As for sentiment going forwards, 66% of investors see London as the most attractive region in the UK to establish financial services operations, followed by the South East of England with 13%.
US and China leading sources of FDI
The largest source of financial services investment in 2017 was again from the US, accounting for 28% of all UK financial services FDI (jumping from 22% in 2016). China and Switzerland are joint second with 10% each. This is the fourth year in a row that China has taken second place, but in 2017 its share reduced year on year from 15% to 10%. The Netherlands, India, Canada and Brazil also became leading origins for financial services FDI projects, albeit generating smaller numbers of projects.
Sales and marketing operations remain key investment focus
The largest number of projects – 68 – were for sales and marketing type activities (accounting for 87% of all projects in 2017).
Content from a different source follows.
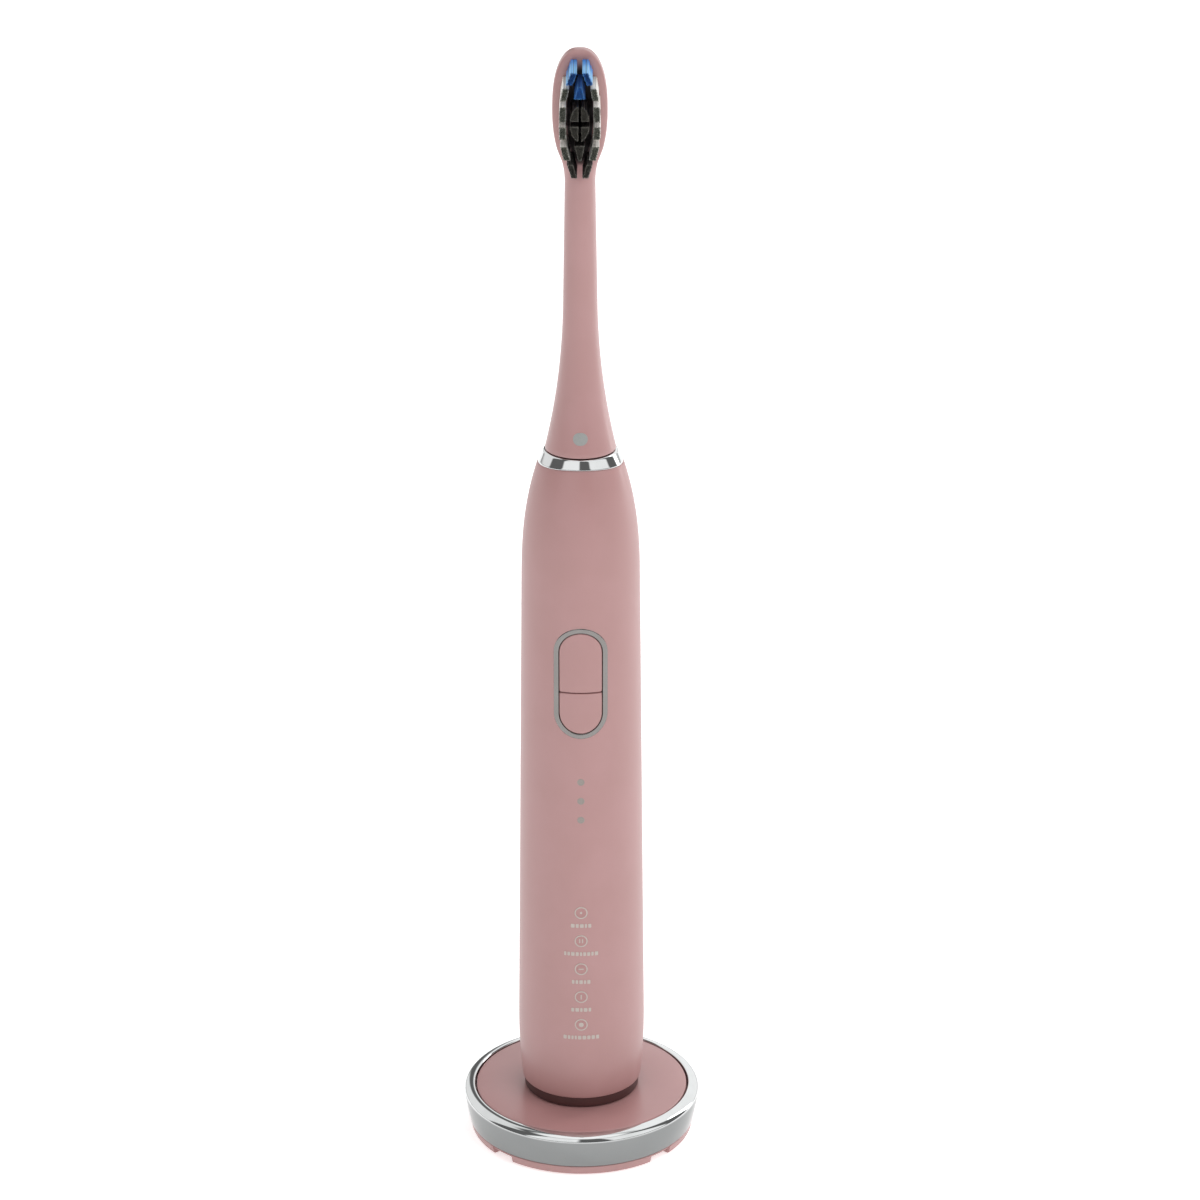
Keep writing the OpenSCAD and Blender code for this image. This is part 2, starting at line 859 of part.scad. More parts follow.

Headquarter projects in the financial services sector were down on 2016 (from 16 to 5 projects in 2017).
UK employment generated by financial services projects fell back 17% in 2017 to 2,362 compared to 2,861 in 2016. And the UK’s share of employment through financial services FDI across Europe as a whole dropped from 37% in 2016 to 16% in 2017, the lowest share in the decade, reflecting the overall drop in FDI projects in the UK.
Despite drop in FDI, financial services sectors still seen as the key drivers of UK growth
Despite the dip in financial services FDI, the banking, insurance, and wealth and asset management sectors are still perceived by investors to be key drivers of growth for the UK as a whole. 39% of overall investors and 52% of financial services investors believe these sectors will be the main growth engines for the UK over the coming years (considerably up on last year’s respective 24% and 35% figures).
Omar Ali concludes: “The UK remains the top country in Europe for financial services investment, with London far outstripping its continental cousins as the most attractive city. It is clear that investors are concerned over the outcome of the Brexit negotiations, which means it is increasingly important that the UK Government does all it can to ensure a future deal includes Financial Services.”